**Short task**
Return each line of the material verbatim.

## START Entries

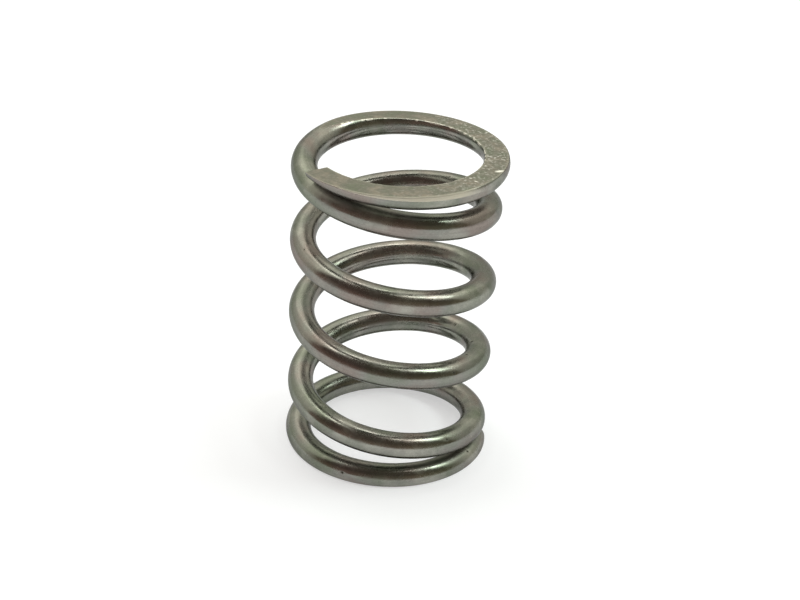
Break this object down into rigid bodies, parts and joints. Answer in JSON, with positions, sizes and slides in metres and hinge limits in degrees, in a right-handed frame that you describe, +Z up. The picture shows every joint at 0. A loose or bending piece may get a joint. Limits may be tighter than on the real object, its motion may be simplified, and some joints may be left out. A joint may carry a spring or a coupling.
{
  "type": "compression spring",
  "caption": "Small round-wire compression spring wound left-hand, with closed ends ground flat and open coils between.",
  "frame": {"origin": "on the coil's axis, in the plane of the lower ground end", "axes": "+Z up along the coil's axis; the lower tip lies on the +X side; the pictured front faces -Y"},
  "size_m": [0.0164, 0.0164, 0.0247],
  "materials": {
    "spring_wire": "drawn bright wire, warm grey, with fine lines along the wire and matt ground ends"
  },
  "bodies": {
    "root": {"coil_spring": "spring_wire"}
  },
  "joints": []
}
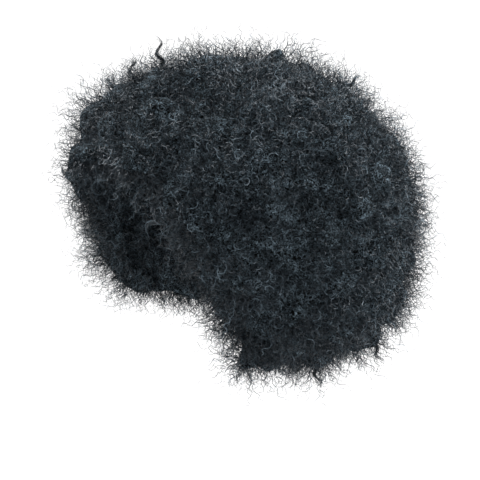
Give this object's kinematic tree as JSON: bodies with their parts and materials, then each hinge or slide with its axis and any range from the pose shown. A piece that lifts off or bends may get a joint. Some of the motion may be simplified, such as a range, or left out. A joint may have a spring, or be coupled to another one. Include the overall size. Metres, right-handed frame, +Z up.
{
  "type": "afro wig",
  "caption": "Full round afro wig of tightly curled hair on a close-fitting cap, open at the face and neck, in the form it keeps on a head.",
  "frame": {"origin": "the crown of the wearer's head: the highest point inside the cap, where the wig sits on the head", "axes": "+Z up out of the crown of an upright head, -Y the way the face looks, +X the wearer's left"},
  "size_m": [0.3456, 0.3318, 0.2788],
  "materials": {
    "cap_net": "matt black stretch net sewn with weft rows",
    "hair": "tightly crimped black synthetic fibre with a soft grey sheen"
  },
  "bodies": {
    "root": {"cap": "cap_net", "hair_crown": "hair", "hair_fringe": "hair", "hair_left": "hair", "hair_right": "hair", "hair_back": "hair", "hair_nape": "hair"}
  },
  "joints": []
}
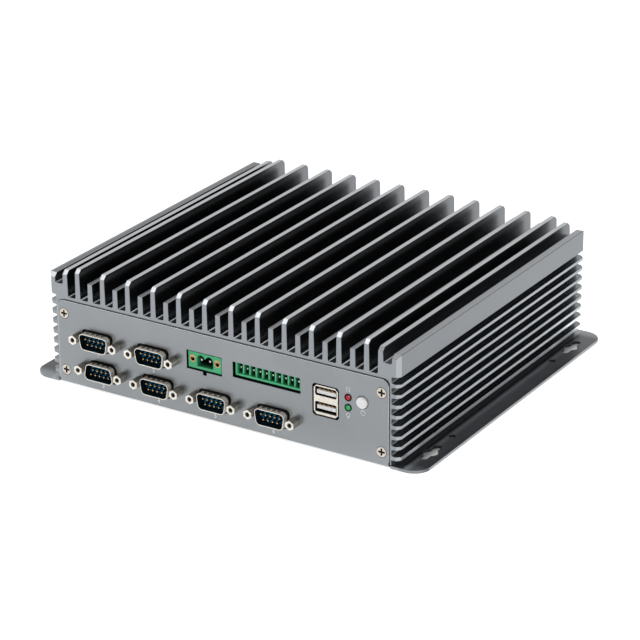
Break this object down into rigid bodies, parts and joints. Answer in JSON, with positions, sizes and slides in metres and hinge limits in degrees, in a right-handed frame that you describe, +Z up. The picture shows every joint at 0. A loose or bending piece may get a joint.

## END Entries

**Answer to the problem**
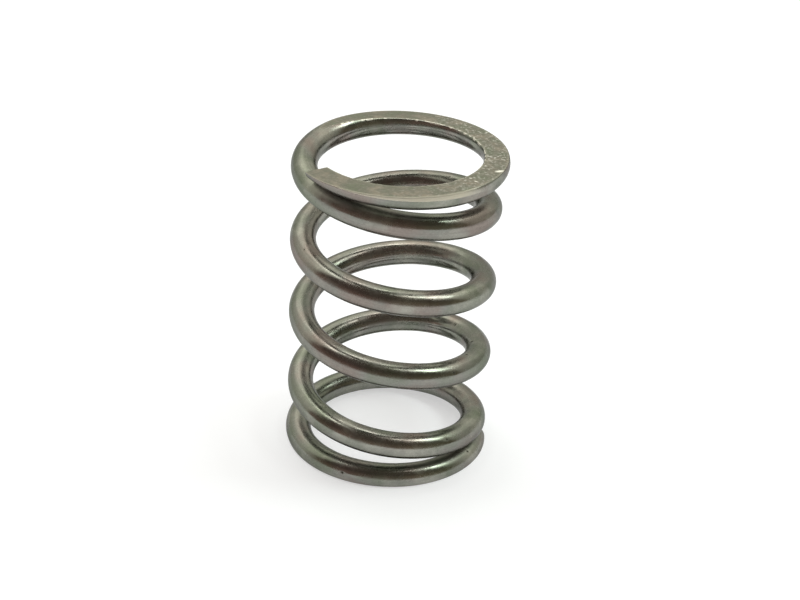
Break this object down into rigid bodies, parts and joints. Answer in JSON, with positions, sizes and slides in metres and hinge limits in degrees, in a right-handed frame that you describe, +Z up. The picture shows every joint at 0. A loose or bending piece may get a joint. Limits may be tighter than on the real object, its motion may be simplified, and some joints may be left out. A joint may carry a spring or a coupling.
{
  "type": "compression spring",
  "caption": "Small round-wire compression spring wound left-hand, with closed ends ground flat and open coils between.",
  "frame": {"origin": "on the coil's axis, in the plane of the lower ground end", "axes": "+Z up along the coil's axis; the lower tip lies on the +X side; the pictured front faces -Y"},
  "size_m": [0.0164, 0.0164, 0.0247],
  "materials": {
    "spring_wire": "drawn bright wire, warm grey, with fine lines along the wire and matt ground ends"
  },
  "bodies": {
    "root": {"coil_spring": "spring_wire"}
  },
  "joints": []
}
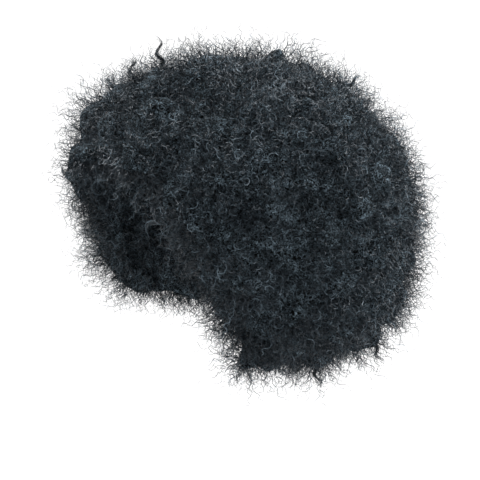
Give this object's kinematic tree as JSON: bodies with their parts and materials, then each hinge or slide with its axis and any range from the pose shown. A piece that lifts off or bends may get a joint. Some of the motion may be simplified, such as a range, or left out. A joint may have a spring, or be coupled to another one. Include the overall size. Metres, right-handed frame, +Z up.
{
  "type": "afro wig",
  "caption": "Full round afro wig of tightly curled hair on a close-fitting cap, open at the face and neck, in the form it keeps on a head.",
  "frame": {"origin": "the crown of the wearer's head: the highest point inside the cap, where the wig sits on the head", "axes": "+Z up out of the crown of an upright head, -Y the way the face looks, +X the wearer's left"},
  "size_m": [0.3456, 0.3318, 0.2788],
  "materials": {
    "cap_net": "matt black stretch net sewn with weft rows",
    "hair": "tightly crimped black synthetic fibre with a soft grey sheen"
  },
  "bodies": {
    "root": {"cap": "cap_net", "hair_crown": "hair", "hair_fringe": "hair", "hair_left": "hair", "hair_right": "hair", "hair_back": "hair", "hair_nape": "hair"}
  },
  "joints": []
}
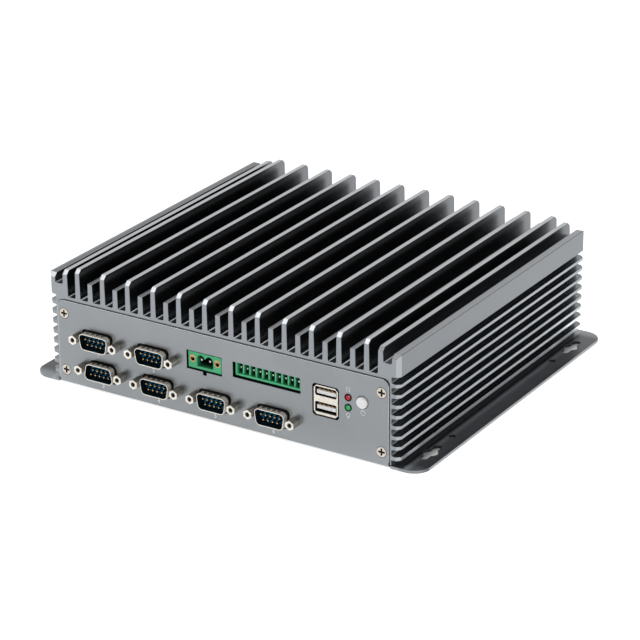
Break this object down into rigid bodies, parts and joints. Answer in JSON, with positions, sizes and slides in metres and hinge limits in degrees, in a right-handed frame that you describe, +Z up. The picture shows every joint at 0. A loose or bending piece may get a joint.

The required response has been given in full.